- Born: 27 April 1888 Kösling, Silesia, Prussia, German Empire
- Died: 3 April 1979 (aged 90) Wiesbaden, Hesse, Federal Republic of Germany (West Germany)
- Allegiance: German Empire Weimar Republic Nazi Germany
- Branch: Imperial German Army German Army Sicherheitspolizei Luftwaffe
- Rank: General der Flieger General der Artillerie
- Conflicts: World War I; World War II;
- Awards: Iron Cross

= Alexander Andrae =

German general (1888–1979)

Alexander Andrae (27 April 1888 – 3 April 1979), whose first name is often mistakenly given as Waldemar, was a German military officer from Kösling, Upper Silesia. Initially pursuing an Army career, he then joined the security police and eventually the Luftwaffe.

During World War II he was appointed military governor of Crete. After the war, he was tried and imprisoned for war crimes committed there under his command.

==Early life, World War I and Interbellum==

Andrae was born in 1888 and joined the army in 1906. During World War I, he served with the 56th Field-Artillery-Brigade, in the Staffs of the 2nd Army, the 25th Infantry Division, the 9th Landwehr Division and the XVI Army Corps.

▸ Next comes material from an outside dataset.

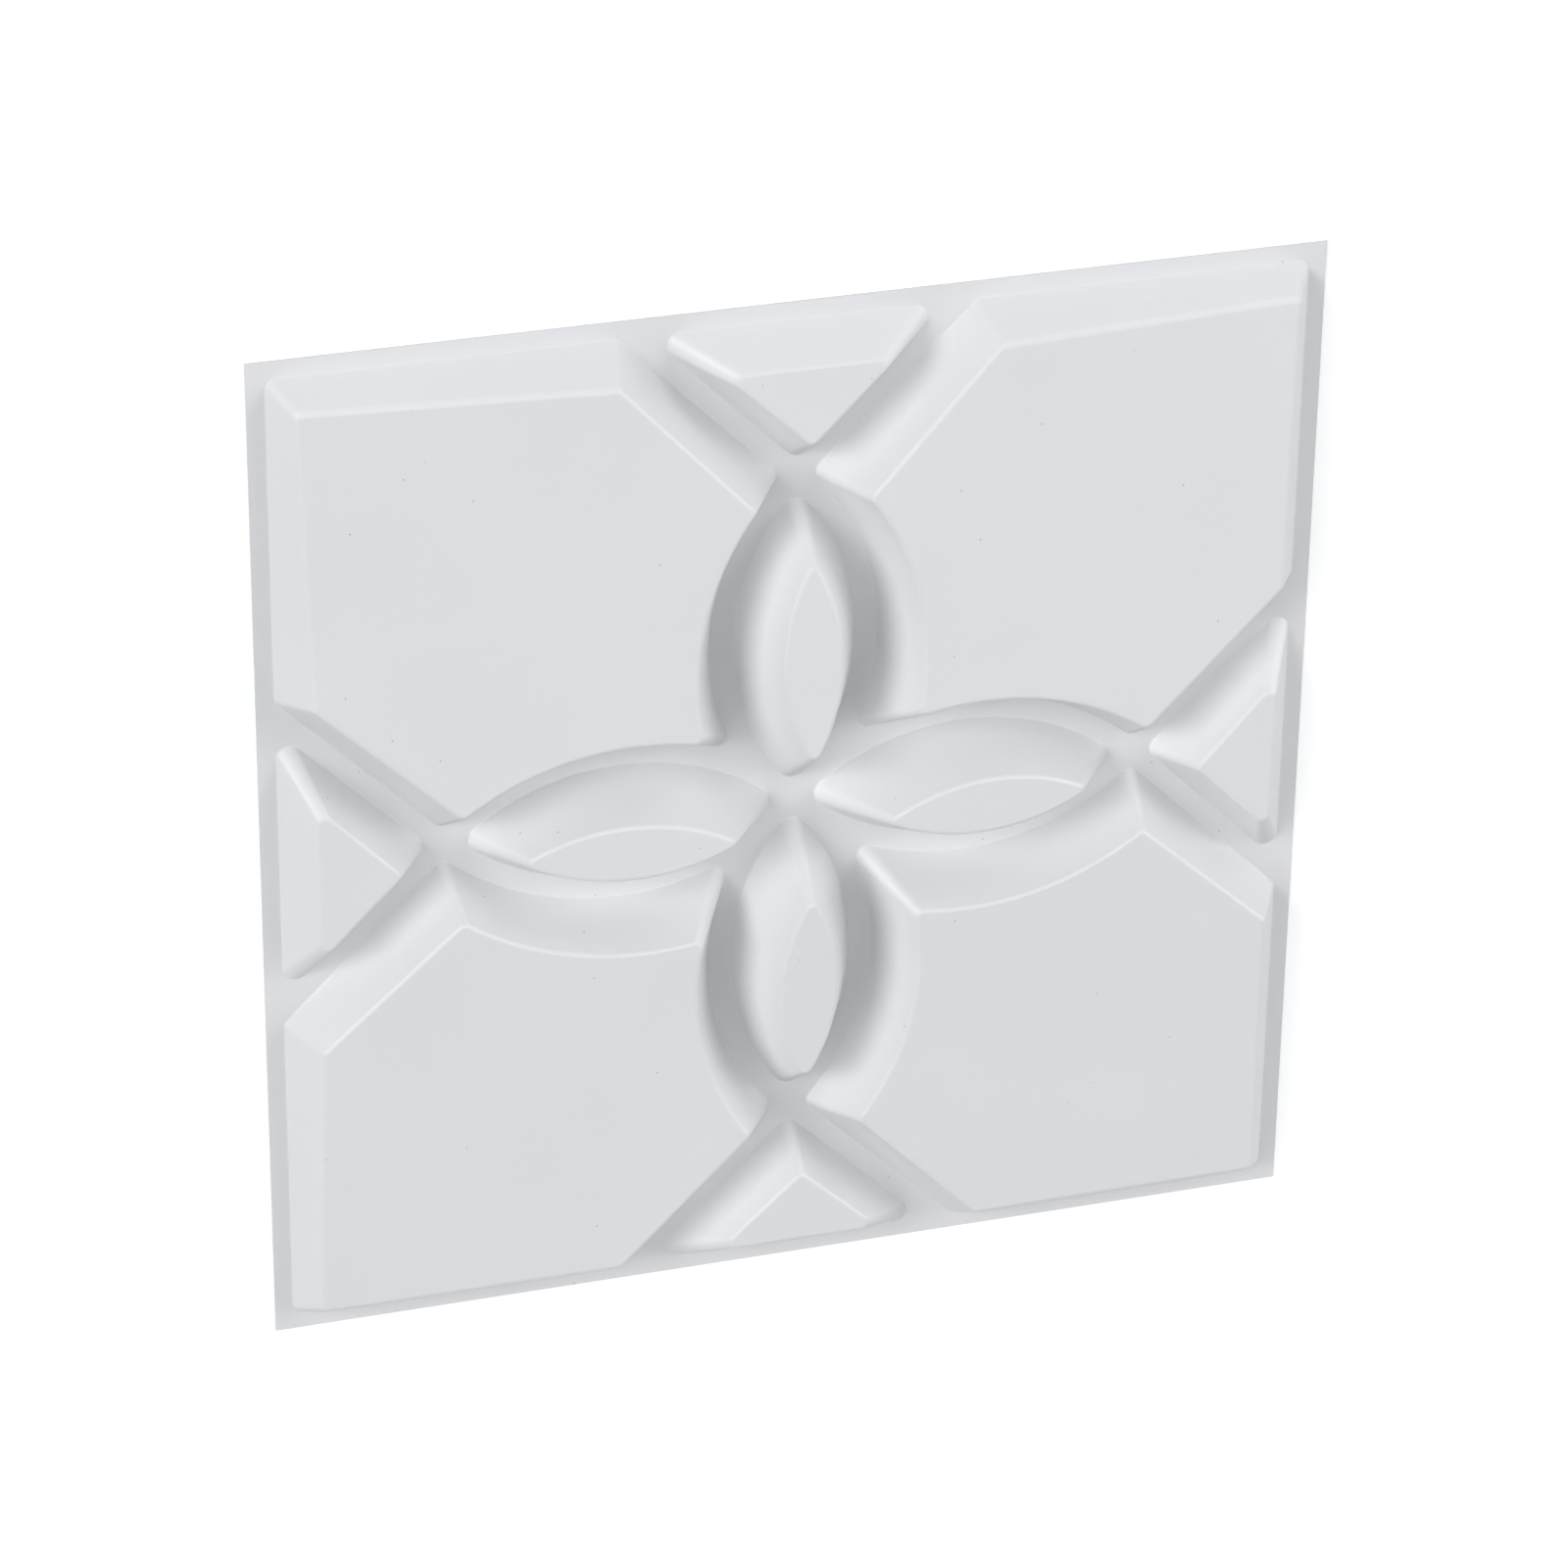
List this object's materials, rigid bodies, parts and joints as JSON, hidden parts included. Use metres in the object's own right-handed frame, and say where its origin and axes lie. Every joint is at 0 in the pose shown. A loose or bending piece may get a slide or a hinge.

After the end of World War I, he remained in the Reichswehr, from which he retired in 1920. He then moved to the security police, where he stayed until 1935 when he re-entered the army. In August 1936, he joined the then newly established Luftwaffe.

==World War II==

Serving in the Luftwaffe as the Commander of Air Region Staffs 17 (Poland), 300 (Denmark), Balkans, and Crete, Andrae took part in the campaigns against
Poland, Denmark, the Balkans and Crete, respectively. In June 1941, he succeeded Kurt Student as the Commander-in-Chief of "Fortress Crete". Under his command, thousands of civilian residents of Crete were tortured or executed. During 1942, SOE agent Xan Fielding was considering a plan to capture Andrae. This plan never materialized, since in fall 1942, Andrae was assigned to the Reich Air Ministry, leaving the command of Crete to paratrooper General Bruno Bräuer. However, the idea of capturing a German general evolved into the abduction of Gen. Kreipe. Andrae retired from service in May 1943, to be called again for active duty as an artillery General in April 1945 with the 4th Panzer Army.

==Post-war==
After the surrender of Germany in May 1945, Andrae was captured by the British and then extradited to Greece to be tried for war crimes he was responsible for while in Crete. In 1947, he was condemned to four life sentences.
In 1951, his sentence was commuted by King Paul of Greece to four years imprisonment. As a result, after spending four years in prison, he was released in January 1952. Later, Andrae co-founded the German Reich Party.